Tandis que le ton monte contre Washington, Pékin fait preuve d’ouverture.
Les déclarations faites à Bloomberg au début du mois par la directrice exécutive de la Chambre d’investissement et de commerce colombo-chinoise, Ingrid Chaves, indiquent que les entreprises d’infrastructure chinoises s’intéressent de plus en plus aux travaux qui permettraient de décarboner l’économie colombienne.
« Ce qui s’annonce, c’est la question des énergies renouvelables. Si l’on se concentre sur les perspectives du nouveau gouvernement, elles sont très positives car la Chine a beaucoup à offrir », a déclaré Chaves. Elle a notamment cité des entreprises telles que Trina Solar, qui a déjà remporté un appel d’offres pour l’installation d’un parc solaire, ainsi que Power China, dont plusieurs projets sont en cours à Valle del Cauca.
En outre, au moins deux entreprises chinoises sont actuellement à l’origine de projets tels que le métro de Bogota et le train régional de l’Ouest (Regiotram) à Cundinamarca. Il s’agit de China Harbour Engineering Company, Xi’An Metro Company Limited et China Civil Engineering Construction Corporation.
Selon les données de l’ambassade de Colombie en Chine, celle-ci a consolidé en 2021 sa position de deuxième partenaire commercial de la Colombie « et est devenue la première source d’importations du pays ».
Sur ce dernier point, les chiffres sont révélateurs : en 2021, la Colombie a importé près de 14,8 milliards de dollars de Chine, contre 14,071 milliards de dollars aux États-Unis.

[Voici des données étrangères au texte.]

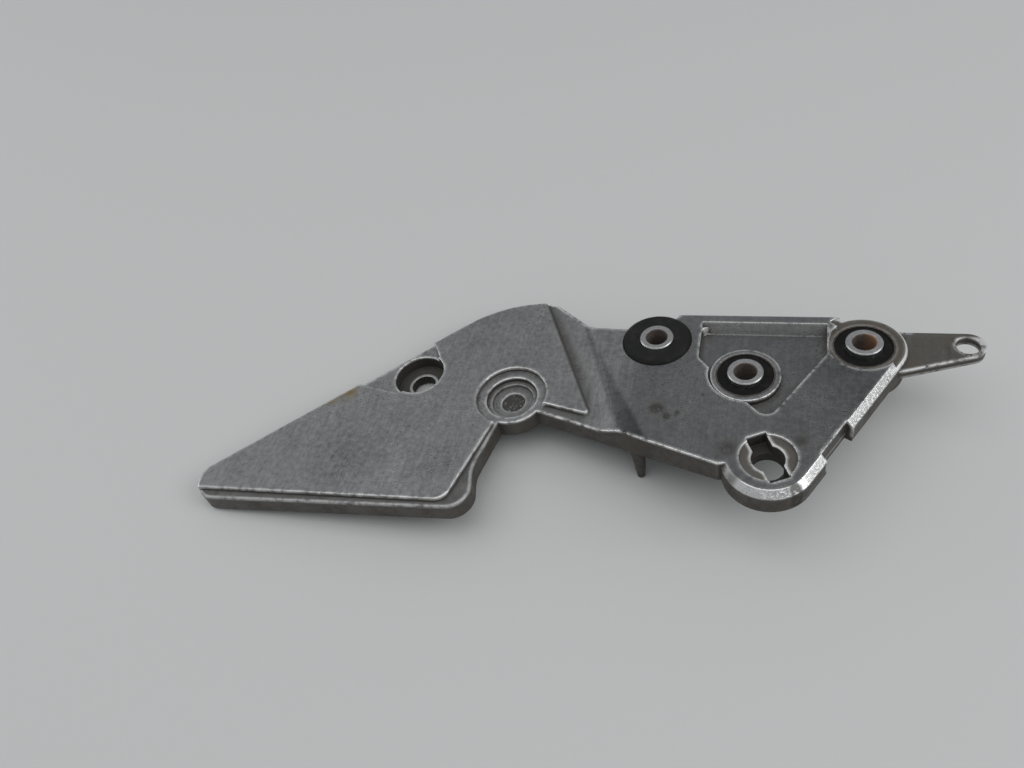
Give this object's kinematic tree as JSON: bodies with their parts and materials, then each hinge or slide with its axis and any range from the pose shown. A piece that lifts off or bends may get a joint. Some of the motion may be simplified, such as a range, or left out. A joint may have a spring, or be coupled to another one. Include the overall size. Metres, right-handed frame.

La concurrence serrée entre la Chine et les États-Unis en Colombie est évidente, et Petro a apparemment l’intention de tirer parti de cette course pour faire avancer son ambitieux projet politique. La volatilité du climat économique et les pressions inflationnistes donneront le rythme de ce pari risqué, qui commence devant les micros et se terminera à la table des négociations.